The communications system includes a transponder capable of transmitting and receiving in S-Band as well as X-Band and four different antennas: two low-gain S-band antennae, one dual band high-gain 1.3 m antenna, and one high-gain X-band antenna with 0.3m diameter dish. Maximum downlink data rate at Venus is 228 kbps.
The Data Management System is in charge of telecommand distribution to the whole spacecraft as well as telemetry data collection from the spacecraft systems and payload. The onboard Solid State Mass Memory is used for data storage and has a capacity of 12 Gbits.
The Venus Express spacecraft has bi-propellant propulsion system. The main engine generates a thrust of 415 N, and is used for the Venus capture and apocenter lowering. Eight thrusters each capable of producing thrusts of 10 N are located in the lower corners of the spacecraft. They will be used for attitude control and orbit maintenance. Total propellant load is 570 kg that is higher than on Mars Express because of higher ?V requirements for the capture burn.
Scientific Payload
The Venus Express payload consists of seven instruments. Five of them are re-used from the Mars Express and Rosetta projects with small modifications.
ASPERA - the analyzer of space plasma and energetic neutral atoms - will characterize the plasma environment around Venus and study escape processes.
The Planetary Fourier Spectrometer (PFS) - a high-resolution infrared spectrometer- will study the structure and composition of the Venus middle.
SPICAV/SOIR - a versatile ultraviolet and infrared spectrometer will study the structure and composition of the upper atmosphere of Venus in solar/stellar occultation and nadir observations.
VeRa - a radio science experiment - will use the radio system of the spacecraft to sound the structure of the middle and lower atmosphere and ionosphere in Earth occultation. The experiment will also carry out the bi-static radar sounding of the selected targets on the surface and sounding of the solar corona.
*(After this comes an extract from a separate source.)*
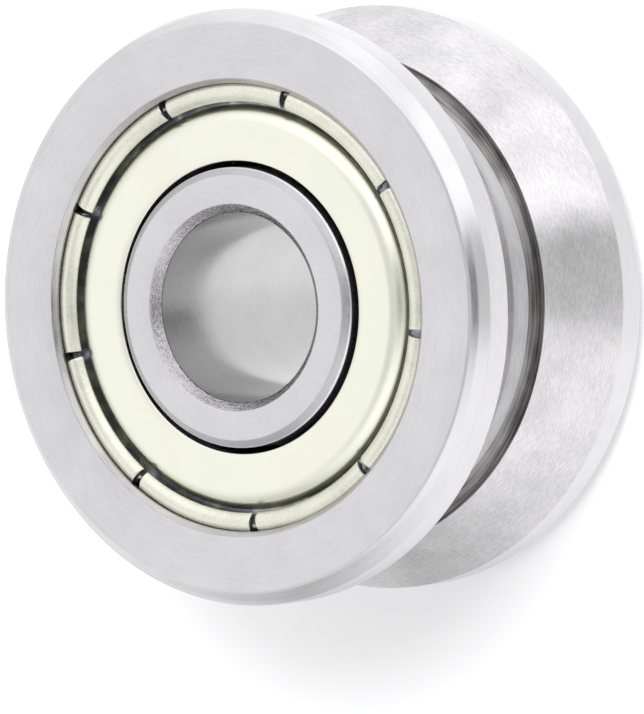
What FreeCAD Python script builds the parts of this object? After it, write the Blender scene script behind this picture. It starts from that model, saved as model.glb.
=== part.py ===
import FreeCAD, Part

import math
import os

# V groove guide wheel for a 7 mm axle, lying on its rear face. It is a double row ball bearing whose
# outer ring is the wheel. The origin is the middle of the bore, +Z is the axle and points out of the front.
# All lengths are millimetres and all angles degrees.

# Wheel body
wheel_diameter = 22.0
wheel_width = 11.0
rim_corner_radial = 0.52
rim_corner_axial = 0.56
rim_facet_radial = 0.30
rim_facet_axial = 0.20

# V groove with a square relief slot at its root
groove_angle = 120.0
groove_root_diameter = 18.76
relief_width = 2.00
relief_depth = 0.70

# Inner ring
bore_diameter = 7.0
bore_chamfer = 0.32
inner_corner_radial = 0.30
inner_corner_axial = 0.18

# Balls and raceways
ball_diameter = 3.175
balls_per_row = 9
pitch_diameter = 12.25
row_spacing = 4.30
raceway_relief = 0.064
raceway_clearance = 0.012
raceway_depth = 0.645

# Snap cages
cage_clearance = 0.34
cage_web = 0.45
pocket_clearance = 0.06
horn_reach = 0.75
horn_notch_width = 0.42
horn_notch_depth = 0.80

# Shields, pressed from sheet, with a slit and curled rim
shield_sheet = 0.25
shield_gap = 0.20
shield_recess = 0.28
shield_lip_bend = 1.30
shield_lip_turn = 14.0
shield_drop = 0.52
shield_drop_bend = 0.65
shield_foot_bend = 0.20
shield_drop_turn = 65.0
curl_radius = 0.30
curl_turn = 250.0
channel_width = 0.16
slit_count = 9
slit_width = 0.14
slit_mouth_width = 0.38
first_slit_angle = -5.0

# Shield seats in the outer ring
seat_diameter = 16.48
seat_mouth_chamfer = 0.17
lip_height = 0.14
undercut_rise = 0.16
undercut_clearance = 0.04
rim_snap = 0.125

# Derived sizes
outer_radius = wheel_diameter / 2
half_width = wheel_width / 2
bore_radius = bore_diameter / 2
ball_radius = ball_diameter / 2
pitch_radius = pitch_diameter / 2
row_height = row_spacing / 2
raceway_radius = ball_radius + raceway_relief
inner_raceway_bottom = pitch_radius - ball_radius - raceway_clearance
outer_raceway_bottom = pitch_radius + ball_radius + raceway_clearance
inner_shoulder_radius = inner_raceway_bottom + raceway_depth
outer_shoulder_radius = outer_raceway_bottom - raceway_depth
groove_root_radius = groove_root_diameter / 2
seat_radius = seat_diameter / 2
seat_depth = shield_recess + shield_sheet + shield_drop
curl_outer_radius = seat_radius + rim_snap
curl_centre_radius = curl_outer_radius - curl_radius - shield_sheet / 2
curl_edge_radius = curl_centre_radius - curl_radius - shield_sheet / 2
channel_wall_radius = curl_edge_radius - channel_width
ball_pitch_angle = 360.0 / balls_per_row

axis_point = FreeCAD.Vector(0, 0, 0)
axis_direction = FreeCAD.Vector(0, 0, 1)


def section_point(radius, height):
    return FreeCAD.Vector(radius, 0, height)


def revolved(outline):
    """Solid of revolution about the axle from a closed outline of (radius, height) points."""
    points = [section_point(radius, height) for radius, height in outline]
    wire = Part.makePolygon(points + [points[0]])
    return Part.Face(wire).revolve(axis_point, axis_direction, 360)


def mirrored_profile(half):
    """The points given from the front face to the middle, then their mirror image down to the rear."""
    return half + [(radius, -height) for radius, height in reversed(half)]


def ring_torus(centre_radius, height, tube_radius):
    """Full torus about the axle, the cutter for one raceway."""
    centre = FreeCAD.Vector(0, 0, height)
    return Part.makeTorus(centre_radius, tube_radius, centre, axis_direction)


def make_outer_ring():
    """The wheel: V groove outside, two raceways with a rib between them and two shield seats inside."""
    flank_height = outer_radius - groove_root_radius
    mouth_height = relief_width / 2 + flank_height * math.tan(math.radians(groove_angle / 2))
    outside = [
        (outer_radius - rim_corner_radial, half_width),
        (outer_radius - rim_corner_radial + rim_facet_radial, half_width - rim_facet_axial),
        (outer_radius, half_width - rim_corner_axial),
        (outer_radius, mouth_height),
        (groove_root_radius, relief_width / 2),
        (groove_root_radius - relief_depth, relief_width / 2),
    ]
    undercut_radius = curl_outer_radius + undercut_clearance
    lip_end = seat_mouth_chamfer + lip_height
    inside = [
        (seat_radius + seat_mouth_chamfer, half_width),
        (seat_radius, half_width - seat_mouth_chamfer),
        (seat_radius, half_width - lip_end),
        (undercut_radius, half_width - lip_end - undercut_rise),
        (undercut_radius, half_width - seat_depth),
        (outer_shoulder_radius, half_width - seat_depth),
    ]
    outline = mirrored_profile(outside) + list(reversed(mirrored_profile(inside)))
    ring = revolved(outline)
    for height in (row_height, -row_height):
        ring = ring.cut(ring_torus(outer_raceway_bottom - raceway_radius, height, raceway_radius))
    return ring


def make_inner_ring():
    """Bored for the axle, with a raceway for each row of balls and broken corners."""
    outside = [
        (inner_shoulder_radius - inner_corner_radial, half_width),
        (inner_shoulder_radius, half_width - inner_corner_axial),
    ]
    inside = [
        (bore_radius + bore_chamfer, half_width),
        (bore_radius, half_width - bore_chamfer),
    ]
    outline = mirrored_profile(outside) + list(reversed(mirrored_profile(inside)))
    ring = revolved(outline)
    for height in (row_height, -row_height):
        ring = ring.cut(ring_torus(inner_raceway_bottom + raceway_radius, height, raceway_radius))
    return ring


def sheet_section(start_radius, start_height, start_heading, steps, thickness):
    """Closed face of a sheet that follows straight runs and bends, starting outwards from the axle.

    Each step is ("run", length) or ("bend", centreline radius, turn), where a positive turn goes up.
    """
    radius = start_radius
    height = start_height
    heading = start_heading
    upper_edges = []
    lower_edges = []

    def offset_point(side):
        angle = math.radians(heading)
        return section_point(radius - side * math.sin(angle), height + side * math.cos(angle))

    for step in steps:
        starts = [offset_point(thickness / 2), offset_point(-thickness / 2)]
        if step[0] == "run":
            radius += step[1] * math.cos(math.radians(heading))
            height += step[1] * math.sin(math.radians(heading))
            ends = [offset_point(thickness / 2), offset_point(-thickness / 2)]
            upper_edges.append(Part.LineSegment(starts[0], ends[0]).toShape())
            lower_edges.append(Part.LineSegment(starts[1], ends[1]).toShape())
            continue
        bend_radius, turn = step[1], step[2]
        side = math.copysign(bend_radius, turn)
        centre = offset_point(side)
        middles = []
        for _ in range(2):
            heading += turn / 2
            angle = math.radians(heading)
            radius = centre.x + side * math.sin(angle)
            height = centre.z - side * math.cos(angle)
            middles.append([offset_point(thickness / 2), offset_point(-thickness / 2)])
        upper_edges.append(Part.Arc(starts[0], middles[0][0], middles[1][0]).toShape())
        lower_edges.append(Part.Arc(starts[1], middles[0][1], middles[1][1]).toShape())
    start_cap = Part.LineSegment(lower_edges[0].Vertexes[0].Point, upper_edges[0].Vertexes[0].Point)
    end_cap = Part.LineSegment(offset_point(thickness / 2), offset_point(-thickness / 2))
    edges = [start_cap.toShape()] + upper_edges + [end_cap.toShape()] + lower_edges
    return Part.Face(Part.Wire(Part.sortEdges(edges)[0]))


def make_slit(start_radius, floor_height):
    """Cutter for one slit of the rim, which opens from the channel to the outer edge."""
    end_radius = curl_outer_radius + slit_width
    corners = [
        (start_radius, -slit_width / 2),
        (end_radius, -slit_mouth_width / 2),
        (end_radius, slit_mouth_width / 2),
        (start_radius, slit_width / 2),
    ]
    points = [FreeCAD.Vector(x, y, floor_height) for x, y in corners]
    face = Part.Face(Part.makePolygon(points + [points[0]]))
    return face.extrude(FreeCAD.Vector(0, 0, half_width - floor_height))


def make_front_shield():
    """Annulus with a rolled lip that drops to a foot on its seat, then curls over into a slit rim."""
    lip_angle = math.radians(shield_lip_turn)
    drop_angle = math.radians(shield_drop_turn)
    lip_radius = inner_shoulder_radius + shield_gap + shield_sheet / 2 * math.sin(lip_angle)
    flat_start = lip_radius + shield_lip_bend * math.sin(lip_angle)
    flat_height = half_width - shield_recess - shield_sheet / 2
    lip_height_inside = flat_height - shield_lip_bend * (1 - math.cos(lip_angle))
    foot_height = half_width - seat_depth + shield_sheet / 2
    both_bends = shield_drop_bend + shield_foot_bend
    slope_length = (shield_drop - both_bends * (1 - math.cos(drop_angle))) / math.sin(drop_angle)
    foot_start = channel_wall_radius + shield_foot_bend - shield_sheet / 2
    flat_end = foot_start - both_bends * math.sin(drop_angle) - slope_length * math.cos(drop_angle)
    steps = [
        ("bend", shield_lip_bend, -shield_lip_turn),
        ("run", flat_end - flat_start),
        ("bend", shield_drop_bend, -shield_drop_turn),
        ("run", slope_length),
        ("bend", shield_foot_bend, shield_drop_turn),
        ("run", curl_centre_radius - foot_start),
        ("bend", curl_radius, curl_turn),
    ]
    shield = sheet_section(lip_radius, lip_height_inside, shield_lip_turn, steps, shield_sheet)
    shield = shield.revolve(axis_point, axis_direction, 360)
    slit = make_slit(channel_wall_radius + channel_width / 2, foot_height + shield_sheet / 2)
    slits = []
    for index in range(slit_count):
        copy = slit.copy()
        copy.rotate(axis_point, axis_direction, first_slit_angle + index * 360.0 / slit_count)
        slits.append(copy)
    return shield.cut(slits)


def make_front_cage():
    """Moulded snap cage: a ring behind the balls, with horns that reach round each of them."""
    inner_radius = inner_shoulder_radius + cage_clearance
    outer_cage_radius = outer_shoulder_radius - cage_clearance
    pocket_radius = ball_radius + pocket_clearance
    back = row_height + pocket_radius + cage_web
    tip = row_height - horn_reach
    cage = revolved([(inner_radius, tip), (outer_cage_radius, tip), (outer_cage_radius, back),
                     (inner_radius, back)])
    notch_corner = FreeCAD.Vector(inner_radius - cage_web, -horn_notch_width / 2, tip - cage_web)
    notch = Part.makeBox(outer_cage_radius - inner_radius + 2 * cage_web, horn_notch_width,
                         horn_notch_depth + cage_web, notch_corner)
    cutters = []
    for index in range(balls_per_row):
        angle = index * ball_pitch_angle
        pocket = Part.makeSphere(pocket_radius, FreeCAD.Vector(pitch_radius, 0, row_height))
        pocket.rotate(axis_point, axis_direction, angle)
        between = notch.copy()
        between.rotate(axis_point, axis_direction, angle + ball_pitch_angle / 2)
        cutters += [pocket, between]
    return cage.cut(cutters)


def make_ball(index, height):
    """One ball of a row, the first on the X axis."""
    ball = Part.makeSphere(ball_radius, FreeCAD.Vector(pitch_radius, 0, height))
    ball.rotate(axis_point, axis_direction, index * ball_pitch_angle)
    return ball


def turned_over(shape):
    """The same piece fitted from the rear, turned half round about the X axis."""
    copy = shape.copy()
    copy.rotate(axis_point, FreeCAD.Vector(1, 0, 0), 180)
    return copy


def build():
    front_shield = make_front_shield()
    front_cage = make_front_cage()
    parts = {
        "outer_ring": make_outer_ring(),
        "inner_ring": make_inner_ring(),
        "front_shield": front_shield,
        "rear_shield": turned_over(front_shield),
        "front_cage": front_cage,
        "rear_cage": turned_over(front_cage),
    }
    for index in range(balls_per_row):
        parts[f"front_ball_{index + 1}"] = make_ball(index, row_height)
        parts[f"rear_ball_{index + 1}"] = make_ball(index, -row_height)
    return parts


os.makedirs("parts", exist_ok=True)
for name, shape in build().items():
    shape.exportStep(f"parts/{name}.step")
    print(name, shape.ShapeType, len(shape.Solids), shape.isValid(), round(shape.Volume, 3))
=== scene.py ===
# %% [markdown]
# # A V groove guide wheel, pressed shields and all
#
# The object is a small steel wheel that rolls along a rail with its V groove. It is also a ball
# bearing: the wheel itself is the outer ring, a plain ring is clamped on the axle, and two rows of
# balls run between them. A pressed and plated shield closes each side.
#
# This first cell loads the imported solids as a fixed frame. Their box is kept, and gives the floor's
# height, the wheel's radius and its half width.

# %% Load the frame
import math

import bmesh
import bpy
from mathutils import Matrix, Vector


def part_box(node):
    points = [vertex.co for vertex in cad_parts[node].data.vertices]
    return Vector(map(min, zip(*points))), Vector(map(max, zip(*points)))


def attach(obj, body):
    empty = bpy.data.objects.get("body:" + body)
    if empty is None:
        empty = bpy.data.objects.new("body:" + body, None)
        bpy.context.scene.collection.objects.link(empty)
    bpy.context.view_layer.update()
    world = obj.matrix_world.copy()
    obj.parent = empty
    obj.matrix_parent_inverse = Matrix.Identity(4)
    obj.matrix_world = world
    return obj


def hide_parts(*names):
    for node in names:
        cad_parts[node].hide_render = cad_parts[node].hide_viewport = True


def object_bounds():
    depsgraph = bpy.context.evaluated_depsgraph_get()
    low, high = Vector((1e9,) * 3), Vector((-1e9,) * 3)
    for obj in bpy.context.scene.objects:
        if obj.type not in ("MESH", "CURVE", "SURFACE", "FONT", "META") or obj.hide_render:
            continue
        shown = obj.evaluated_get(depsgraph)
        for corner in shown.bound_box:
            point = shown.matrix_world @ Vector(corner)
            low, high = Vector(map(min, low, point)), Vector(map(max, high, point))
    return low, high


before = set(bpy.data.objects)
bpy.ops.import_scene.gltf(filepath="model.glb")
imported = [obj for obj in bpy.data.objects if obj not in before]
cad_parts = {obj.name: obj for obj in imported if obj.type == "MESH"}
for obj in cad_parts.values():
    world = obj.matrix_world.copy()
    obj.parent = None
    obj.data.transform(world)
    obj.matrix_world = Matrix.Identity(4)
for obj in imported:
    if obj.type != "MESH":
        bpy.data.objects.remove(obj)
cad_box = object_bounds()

scene = bpy.context.scene
MM = 0.001

# %% [markdown]
# ## The camera
#
# A product shot of something this small is taken with a long lens from about a foot away, which is
# why the front and rear rims look almost equally large. The wheel lies on its rear face, so the same
# view is had by looking down on it: the axle leans away from the line of sight by `axle_lean`.
# Building the camera's three axes by hand keeps the picture upright along the wheel's own +Y.

# %% Camera
axle_lean = math.radians(35.53)
view_side = math.radians(5.99)
camera_distance = 279.5 * MM
aim_right = 0.07 * MM
aim_down = 2.075 * MM
lens_length = 378.0

towards_camera = Vector((
    math.sin(axle_lean) * math.cos(view_side),
    math.sin(axle_lean) * math.sin(view_side),
    math.cos(axle_lean),
))
picture_right = Vector((0, 1, 0)).cross(towards_camera).normalized()
picture_up = towards_camera.cross(picture_right)

camera_data = bpy.data.cameras.new("Camera")
camera_data.lens = lens_length
camera_data.sensor_width = 36.0
camera_data.clip_start = 10 * MM
camera = bpy.data.objects.new("Camera", camera_data)
camera.matrix_world = Matrix((picture_right, picture_up, towards_camera)).transposed().to_4x4()
camera.location = towards_camera * camera_distance + picture_right * aim_right - picture_up * aim_down
scene.collection.objects.link(camera)
scene.camera = camera
print("camera at", [round(value / MM, 1) for value in camera.location], "mm")

# %% [markdown]
# ## A helper for node trees
#
# Every finish below is a small graph of nodes. One helper adds a node, sets its options and fills its
# inputs: a socket is joined with a link, and anything else is written into the input as a value.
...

VIRTIS - a sensitive visible and near infrared spectro-imager and high resolution spectrometer - will investigate the structure, composition, and dynamics of the middle and lower atmosphere.
These experiments are complemented by two small units specifically developed for the Venus Express mission. The Venus Monitoring Camera (VMC) will study the cloud morphology, atmospheric dynamics, and water distribution in the middle and lower atmosphere. It will also provide thermal imaging of the surface and search for volcanic activity.
The magnetometer will measure the magnetic field "frozen" in the circumplanetary plasma supporting the ASPERA observations.